In the current European context that witnessed a steady increase in the importance of right wing populist and far right parties and movements, their absence in Romania appears conspicuous, all the more so since the country has a considerable nationalist legacy. During the interwar period, the ‘Legion of the Archangel Michael’, Romania’s native fascist movement, developed into the third largest fascist organisation in Europe (Payne 1995: 275-7; Heinen 2006: 357); the nationalist features of Romania’s communist regime after 1965 were so pronounced as to warrant Katherine Verdery’s identification of the state ideology as ‘national-communism’ (Verdery 1991). Following the collapse of communism, right-wing populist and far-right parties and movements were indeed very prominent in Romanian politics during the 1990s and the first half of the 2000s, only to fade into irrelevance during the last decade. Despite this conspicuous absence, I argue in my presentation that the legacy of the interwar fascist movement remains an important political factor in Romania, as demonstrated by the intense reaction against the modification of an existing law on Holocaust denial (Law 107/2006) that explicitly included the legionary movement in the category of fascist organisations (Law 217/2015). Far from being limited to the far-right fringes of the political spectrum, the opposition to the modification of the law came from prominent, mainstream figures of the Romanian cultural and political establishment. As such, instead of having disappeared due to  being definitively challenged in the second half of the 2000s (and especially following the work of the International Commission on the Holocaust in Romania, led by Elie Wiesel, whose Final Report was published in 2005), I argue that the legacy of the legionary movement has rather been mainstreamed, with some of its more visibly extremist elements having been discarded or ‘normalised’ by a discourse that nevertheless recuperates its populist impetus and, most of all, defends the memory of interwar intellectuals with a well-known legionary past as sacrosanct.

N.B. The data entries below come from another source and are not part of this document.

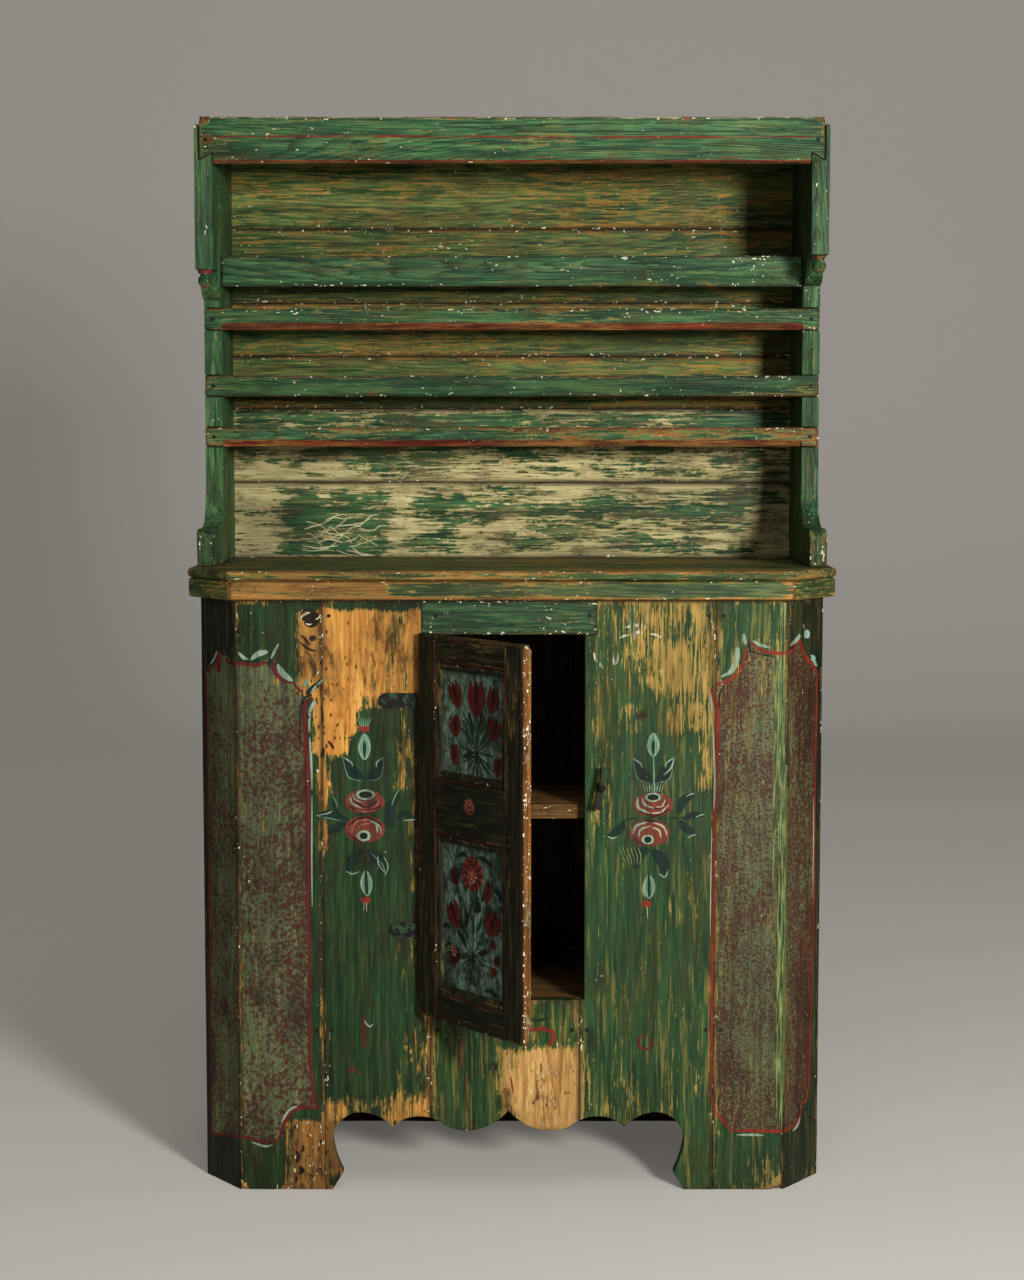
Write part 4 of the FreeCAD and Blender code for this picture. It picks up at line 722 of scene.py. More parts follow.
def buildBase():
    front = dict(paint=paintFront, folded=True, held=frontHeld)
    for side, its in baseSides.items():
        wornBoard(f"base_side_{side}", "greenPaint", "z", "green_paint")
        wornBoard(f"cant_board_{side}", its["cant"], "z", "marbled_paint", turn=its["turn"],
                  **dict(front, held=(0, 1, 1)))
        wornBoard(f"front_corner_plank_{side}", its["front"], "z", "marbled_paint", chips=[its["chip"]],
                  **front)
        wornBoard(f"front_plank_{side}", its["front"], "z", "green_paint", **front)
    wornBoard("apron_plank", "apronPaint", "z", "green_paint", **front)
    wornBoard("head_rail", "rackPaint", "x", "green_paint", held=frontHeld)
    for index in range(1, 6):
        wornBoard(f"base_back_board_{index}", "darkPine", "z", "bare_pine", cell=0.03, held=(0, 1, 1))
    seamTongues("seamTonguesBase", [f"base_back_board_{i}" for i in range(1, 6)], 0)
    for name in ("base_floor", "inner_shelf", "front_battens"):
        wornBoard(name, "darkPine", "x", "bare_pine", cell=0.02, held=(0, 1, 1),
                  facings={"leftPaint": lambda n: n.y < -0.6}, paint=lambda u, z: {"bare": 1})
    for name in ("floor_cleats", "shelf_cleats"):
        wornBoard(name, "darkPine", "y", "bare_pine", cell=0.03)


lowBead = 968       # mm, the bead that hands and aprons have rubbed
counterBare = [(-560, -200, 974, 1000, 8, 0.6), (-560, 0, 1000, 1020, 8, 0.28),
               (-190, 120, 980, 1020, 40, 0.25), (430, 560, 960, 1020, 20, 0.42),
               (-600, 600, 1007, 1020, 3, 0.3)]


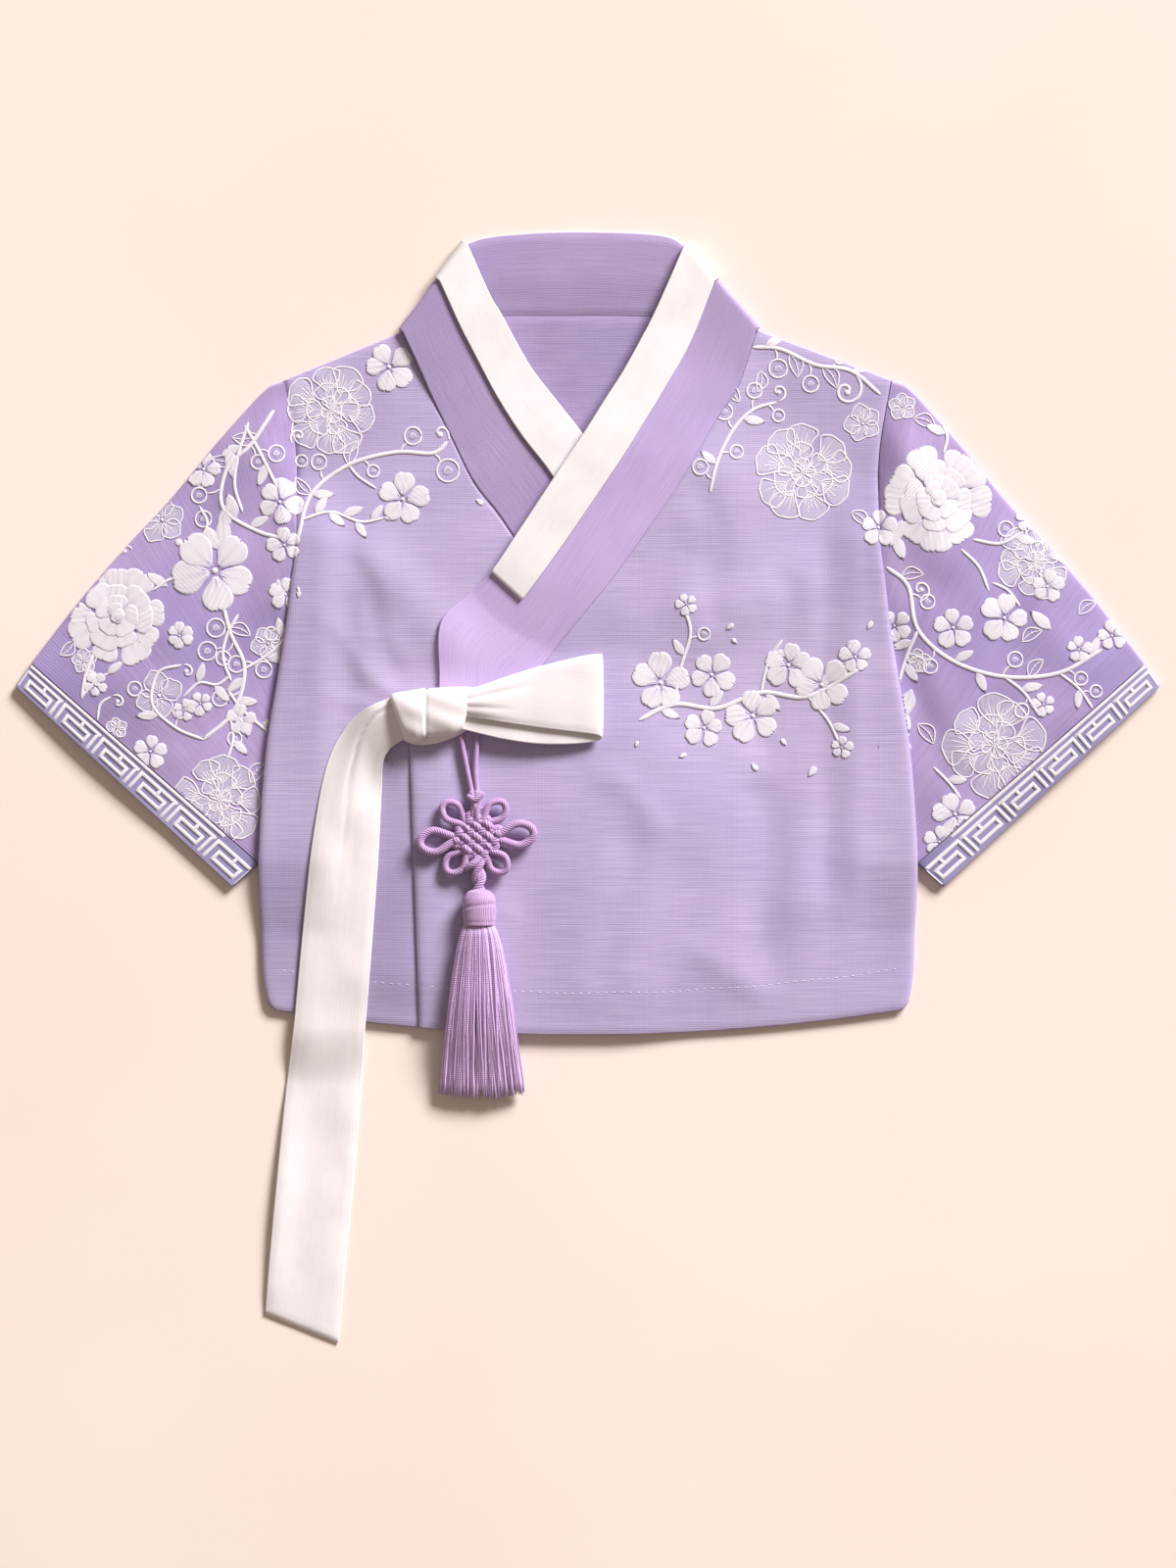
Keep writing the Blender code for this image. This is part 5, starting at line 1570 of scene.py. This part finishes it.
    def leaf(self, x, y, way, length, width, filled=False):
        """A leaf: filled, or two curved edges with a midrib and pairs of veins."""
        if filled:
            self.petal(x, y, way, length, width, 0.36, -0.16, 0.1, 0.45)
            return
        t = np.linspace(0.0, 1.0, 7)
        half = width / 2.0 * np.sin(np.pi * t ** 0.9)
        bend = 0.12 * length * np.sin(np.pi * t)
        c, s = math.cos(way), math.sin(way)
        for sign in (1.0, -1.0):
            across = sign * half + bend
            self.stroke(np.column_stack([x + t * length * c - across * s,
                                         y + t * length * s + across * c]), 0.85, 0.34)
        for share in (0.3, 0.5, 0.7):
            reach = width * 0.30 * math.sin(math.pi * share)
            px = x + share * length * c - bend[3] * s
            py = y + share * length * s + bend[3] * c
            for sign in (1.0, -1.0):
                self.stroke([(px, py), (px + reach * math.cos(way + sign * 0.8),
                                        py + reach * math.sin(way + sign * 0.8))], 0.55, 0.25, 0.3)
        self.stroke(np.column_stack([x + t * length * c - bend * s, y + t * length * s + bend * c]),
                    0.6, 0.3)

    def curl(self, x, y, way, size, turns=1.3, hand=1.0, width=1.3):
        """A tendril that leaves (x, y) and winds up."""
        t = np.linspace(0.0, 1.0, 22)
        angle = way + hand * turns * math.tau * t ** 1.15
        step = size * (1.0 - 0.86 * t) * turns * math.tau / 21.0
        line = np.cumsum(np.column_stack([step * np.cos(angle), step * np.sin(angle)]), axis=0)
        self.stroke(line + (x, y), width, 0.36)
        self.dot(x + line[-1, 0], y + line[-1, 1], 0.9 * width, 0.5)

    def twig(self, places, width=1.7, berries=(), leaves=()):
        """A stem, with berries (share, turn, reach, radius) and leaves (share, turn, length)."""
        places = np.asarray(places, float)
        self.stroke(places, 1.2 * width, 0.42)

        def leaving(share, turn):
            """The place at a share of the stem, and the direction of what leaves it there."""
            shares = np.array([share, min(share + 0.04, 1.0)])
            at, on = eased(np.arange(len(places)), places, shares * (len(places) - 1.0))
            return at, math.atan2(*(on - at)[::-1]) + turn

        for share, turn, reach, radius in berries:
            at, way = leaving(share, turn)
            end = at + reach * np.array([math.cos(way), math.sin(way)])
            mid = (at + end) / 2.0 + 0.12 * reach * np.array([math.cos(way + 1.4), math.sin(way + 1.4)])
            radius = 1.3 * radius
            self.stroke([at, mid, end], 1.1, 0.34)
            self.berry(end[0] + radius * math.cos(way), end[1] + radius * math.sin(way), radius)
        for share, turn, length in leaves:
            at, way = leaving(share, turn)
            self.leaf(at[0], at[1], way, 1.2 * length, 0.62 * length, filled=length < 9.5)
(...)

To do so, my presentation will step back in time to analyse the specific features of populism in the ideology and practices of the legionary movement in interwar Romania. I argue that the populist elements in the legionary movement’s ideology, positing an alleged inclusiveness that was specifically aimed at obtaining the allegiance and the support of certain marginalised groups, primarily peasants and workers, backed up by a propaganda style that emphasised grassroots mobilisation, activism and voluntarism, were pivotal for the spectacular growth in popularity of the organisation. The resulting dichotomy – between an allegedly alienated political establishment serving foreign interests and the (formerly) disenfranchised, neglected and oppressed ‘masses’, seen as the authentic repositories of ‘virtue’ and ‘tradition’ – is one that is virtually omnipresent among populist movements, as analysed starting from Ionescu and Gellner’s (1969) edited volume dealing with the concept, through Margaret Canovan’s (1981) study, and finally to Ernesto Laclau’s interpretation (2005).

In addition to the theoretical approaches to populism per se, the present paper is also informed by theoretical approaches to fascism that emphasise the importance of populism within fascist ideology (e.g. Eatwell 1992; Griffin 1993), and particularly by Roger Griffin’s synthetic definition of fascism as ‘a genus of political ideology whose mythic core in its various permutations is a palingenetic form of populist ultra-nationalism’ (Griffin 1993: 26).

The contemporary significance of the present paper can also be identified as transcending the Romanian case under consideration, as most of the populist elements the paper analyses are alarmingly visible among movements and parties in contemporary Europe, albeit adapted to present-day circumstances. From the distinction between an allegedly corrupt establishment and an ill-defined ‘virtuous’ ‘people’ whose boundaries are nevertheless rigid when delimited from outsiders, to an alternative style of politics meant to resonate more directly with the ‘silent majority’ that is allegedly neglected or ‘left behind’, such elements represent an important part of the new nationalisms that, all too often, draw on the legacy of past ones.